Identifies :transform nodes that lack explicit error handling paths.

Returns a list of transform node IDs that do not have any outgoing edge configured with path_type: :error or path_type: :dead_letter.

Sinks are checked separately via unhandled_sinks/1.

Examples

iex> flow = Choreo.Dataflow.new()
iex> flow = flow
...>   |> Choreo.Dataflow.add_source(:a)
...>   |> Choreo.Dataflow.add_transform(:b)
...>   |> Choreo.Dataflow.add_transform(:c)
...>   |> Choreo.Dataflow.add_sink(:d)
...>   |> Choreo.Dataflow.connect(:a, :b)
...>   |> Choreo.Dataflow.connect(:b, :c)
...>   |> Choreo.Dataflow.connect(:c, :d)
...>   |> Choreo.Dataflow.add_error_path(:b, :d)
iex> Enum.sort(Choreo.Dataflow.Analysis.unhandled_errors(flow))
[:c]

This analysis answers the question: "Which transforms lack explicit error handling?"

unhandled_sinks(flow)

@spec unhandled_sinks(Choreo.Dataflow.t()) :: [Yog.node_id()]

Identifies :sink nodes that lack explicit dead-letter paths.

Returns a list of sink node IDs that do not have any outgoing edge configured with path_type: :dead_letter.

Examples

iex> flow = Choreo.Dataflow.new()
iex> flow = flow
...>   |> Choreo.Dataflow.add_transform(:a)
...>   |> Choreo.Dataflow.add_sink(:b)
...>   |> Choreo.Dataflow.add_sink(:c)
...>   |> Choreo.Dataflow.connect(:a, :b)
iex> Enum.sort(Choreo.Dataflow.Analysis.unhandled_sinks(flow))
[:b, :c]

upstream_lineage(flow, target)

@spec upstream_lineage(Choreo.Dataflow.t(), Yog.node_id()) :: [Yog.node_id()]

Returns all ancestors (upstream stages) of the given target node.

Examples

iex> flow = Choreo.Dataflow.new()
...>   |> Choreo.Dataflow.add_source(:a)
...>   |> Choreo.Dataflow.add_transform(:b)
...>   |> Choreo.Dataflow.add_sink(:c)
...>   |> Choreo.Dataflow.connect(:a, :b)
...>   |> Choreo.Dataflow.connect(:b, :c)
iex> Choreo.Dataflow.Analysis.upstream_lineage(flow, :c)
[:a, :b, :c]

upstream_sources(flow, target)

@spec upstream_sources(Choreo.Dataflow.t(), Yog.node_id()) :: [Yog.node_id()]
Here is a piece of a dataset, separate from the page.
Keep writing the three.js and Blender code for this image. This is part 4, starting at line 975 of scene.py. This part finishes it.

Returns only the source nodes that transitively feed into the given target node.

Examples

iex> flow = Choreo.Dataflow.new()
...>   |> Choreo.Dataflow.add_source(:s1)
...>   |> Choreo.Dataflow.add_source(:s2)
...>   |> Choreo.Dataflow.add_transform(:b)
...>   |> Choreo.Dataflow.add_sink(:c)
...>   |> Choreo.Dataflow.connect(:s1, :b)
...>   |> Choreo.Dataflow.connect(:b, :c)
iex> Choreo.Dataflow.Analysis.upstream_sources(flow, :c)
[:s1]

validate(flow)

@spec validate(Choreo.Dataflow.t()) :: [{:error | :warning, String.t()}]

Validates a dataflow pipeline and returns a list of issues.
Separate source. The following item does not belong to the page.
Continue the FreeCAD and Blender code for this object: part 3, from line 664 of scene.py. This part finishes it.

Checks for cycles, orphan nodes, dead ends, missing sources, and missing sinks.

Examples

iex> flow = Choreo.Dataflow.new()
iex> flow = flow
...>   |> Choreo.Dataflow.add_source(:a)
...>   |> Choreo.Dataflow.add_transform(:b)
...>   |> Choreo.Dataflow.add_sink(:c)
...>   |> Choreo.Dataflow.connect(:a, :b)
...>   |> Choreo.Dataflow.connect(:b, :c)
iex> Choreo.Dataflow.Analysis.validate(flow)
[]

iex> flow = Choreo.Dataflow.new()
iex> flow = flow
...>   |> Choreo.Dataflow.add_transform(:a)
...>   |> Choreo.Dataflow.add_transform(:b)
...>   |> Choreo.Dataflow.connect(:a, :b)
iex> issues = Choreo.Dataflow.Analysis.validate(flow)
iex> {:error, "No source nodes"} in issues
true
iex> {:error, "No sink nodes"} in issues
true

This analysis answers the question: "Is the pipeline structurally sound?"